Criminology experts said they were surprised and impressed by the national numbers, issued on Monday by the Federal Bureau of Investigation and based on data from more than 13,000 law-enforcement agencies. They said the decline nationally in the number of violent crimes, by 5.5 percent, raised the question, at least in some places, of to what extent crime could continue to fall — or at least fall at the same pace as the past two years. Violent crimes fell nearly the same amount in 2009.
“Remarkable,” said James Alan Fox, a criminologist at Northeastern University. “Given the fact that we have had some healthy declines in recent years, I fully expected that the improvement would slow. There is only so much air you can squeeze out of a balloon.”

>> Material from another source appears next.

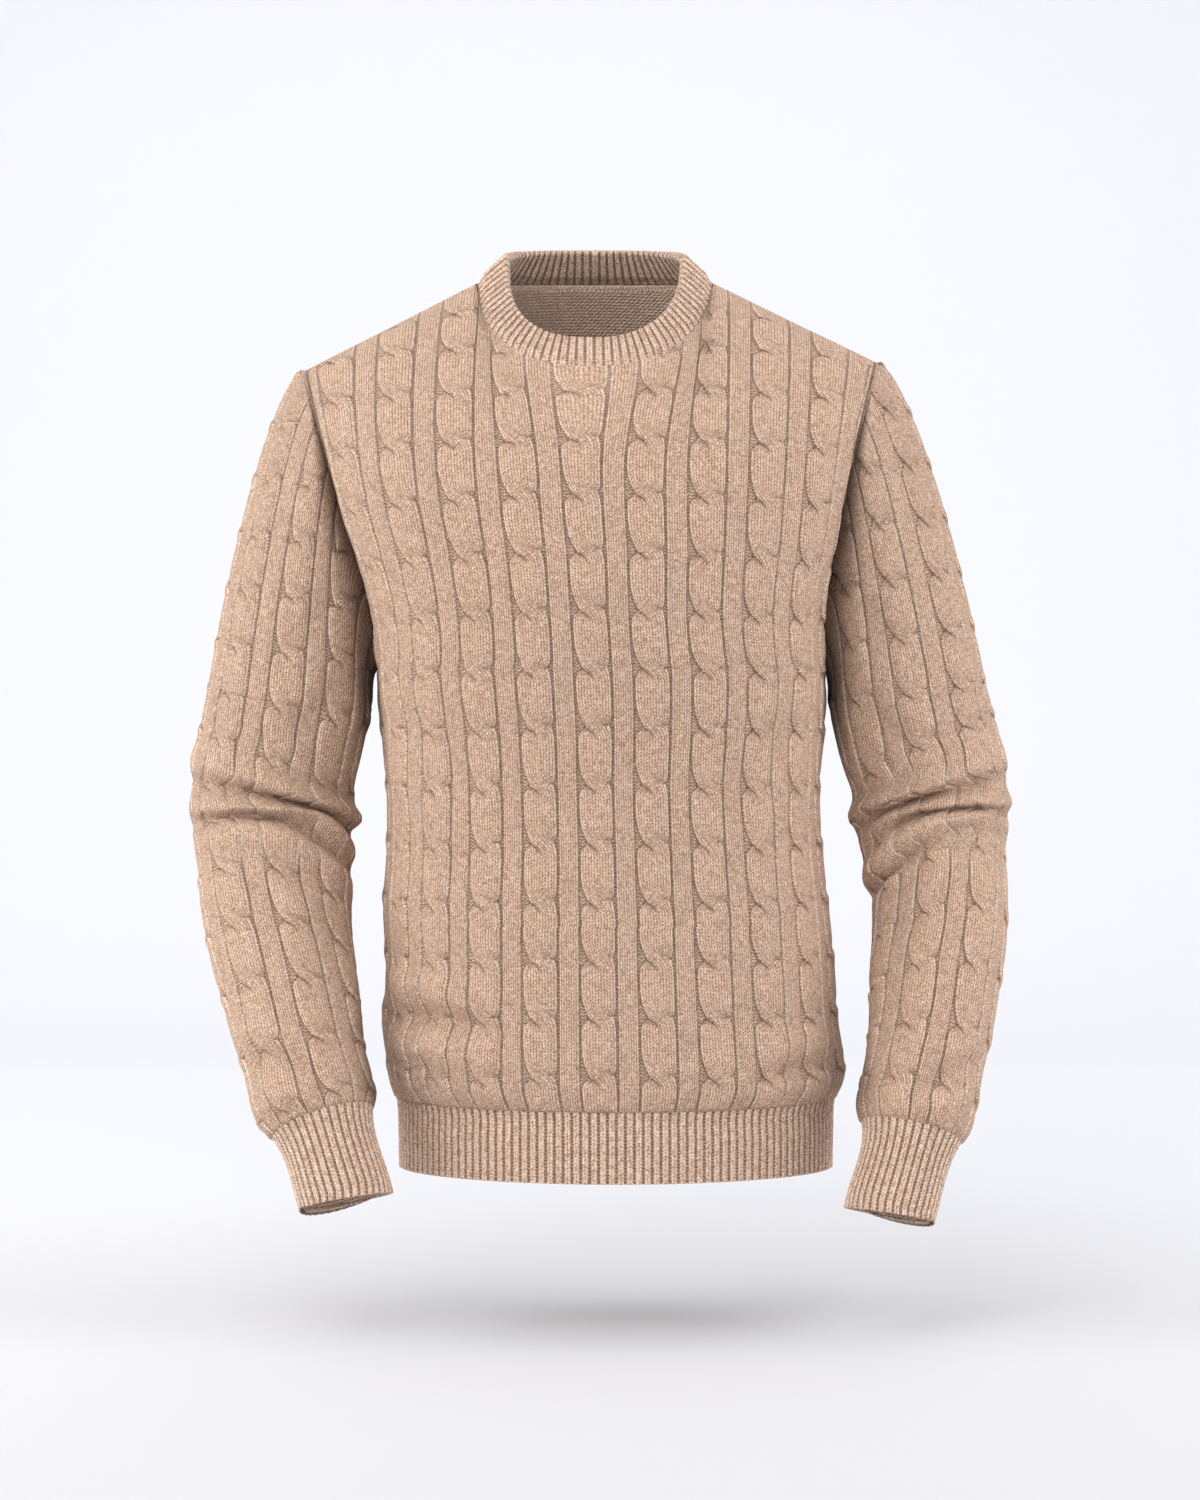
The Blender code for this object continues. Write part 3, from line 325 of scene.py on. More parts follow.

There was no immediate consensus to explain the drop. But some experts said the figures collided with theories about correlations between crime, unemployment and the number of people in prison.
Take robbery: The nation has endured a devastating economic crisis, but robberies fell 9.5 percent last year, after dropping 8 percent the year before.
“Striking,” said Alfred Blumstein, a professor and a criminologist at the Heinz College at Carnegie Mellon University, because it came “at a time when everyone anticipated it could be going up because of the recession.”
Nationally, murder fell 4.4 percent last year. Forcible rape — which excludes statutory rape and other sex offenses — fell 4.2 percent. Aggravated assault fell 3.6 percent. Property crimes — including burglary, larceny, motor vehicle theft and arson — fell 2.8 percent, after a 4.6 percent drop the year before.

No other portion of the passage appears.